Cheney and Rep. Mike Turner (R-Ohio) later pulled their endorsements of Massie’s challenger, Todd McMurtry, after his old racist tweets resurfaced. But Cheney argued during the closed-door meeting that Massie was a “special case,” pointing out that Trump himself has called for him to be thrown out of the party. And Cheney has supported other colleagues facing competitive primaries.
Gaetz maintains that he isn’t trying to become a major player in contested primaries, noting he didn’t get involved until late in the cycle and focused on his home state of Florida. The two-term lawmaker also said he is focused on getting Trump reelected and only backed Spano opponent Scott Franklin because he would better boost the president’s agenda. He called Spano — who is under investigation by the DOJ for possible campaign finance violations — a “flawed” candidate.

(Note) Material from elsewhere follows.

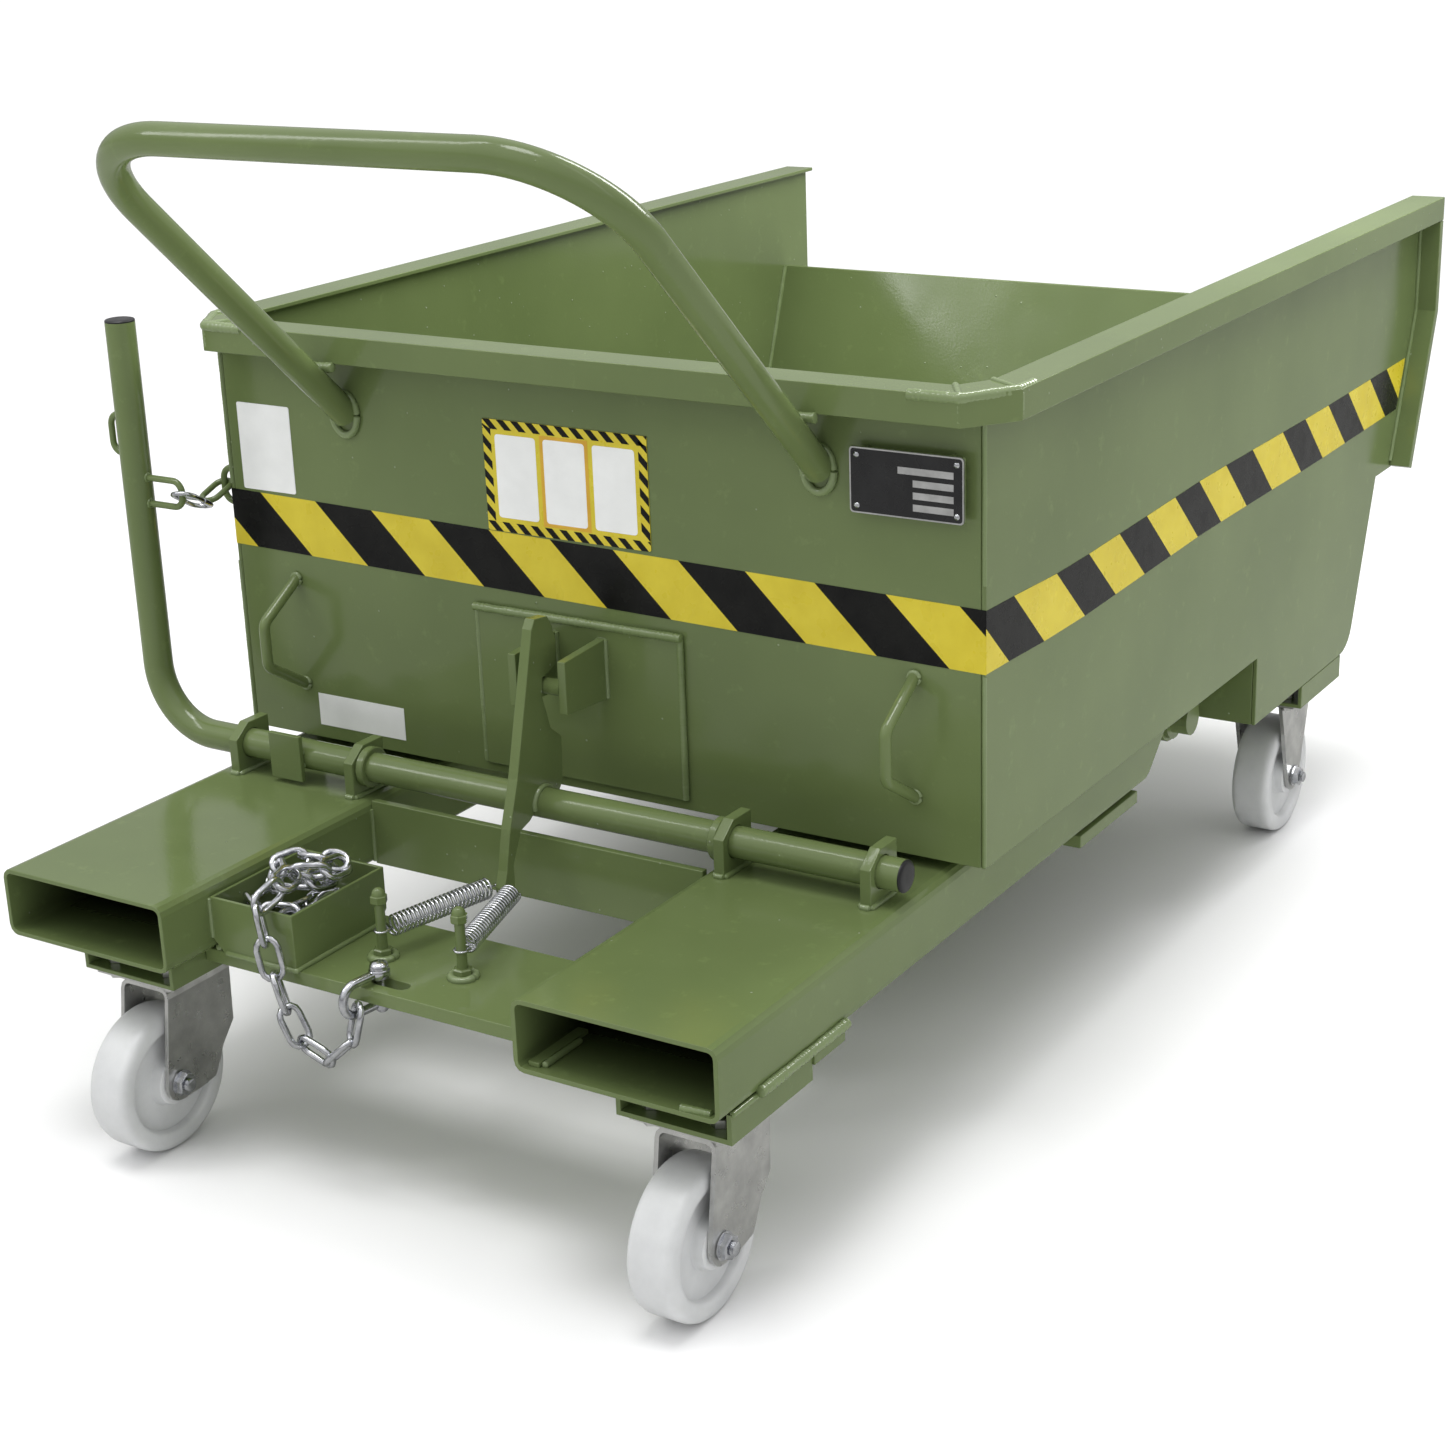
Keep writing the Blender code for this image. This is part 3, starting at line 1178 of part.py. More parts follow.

But both Gaetz and Ocasio-Cortez have serious sway on the right and left, respectively, so if they do decide to get more involved next cycle, things could get messy. Several other Gaetz-backed candidates sailed to victory in open Florida GOP primaries last week, including far-right activist Laura Loomer who has been banned from Twitter and Facebook for racist comments and attacks on Islam but who has little shot at winning in November.
“One of the jobs of leadership is to keep the peace amongst your team. A real quick way to have your team fall apart is if there is suspicion that certain members are trying to unseat other ones,” Buck said. “Politics is a team sport. And if your team devolves into this type of fighting, it’s really hard to put that back together.”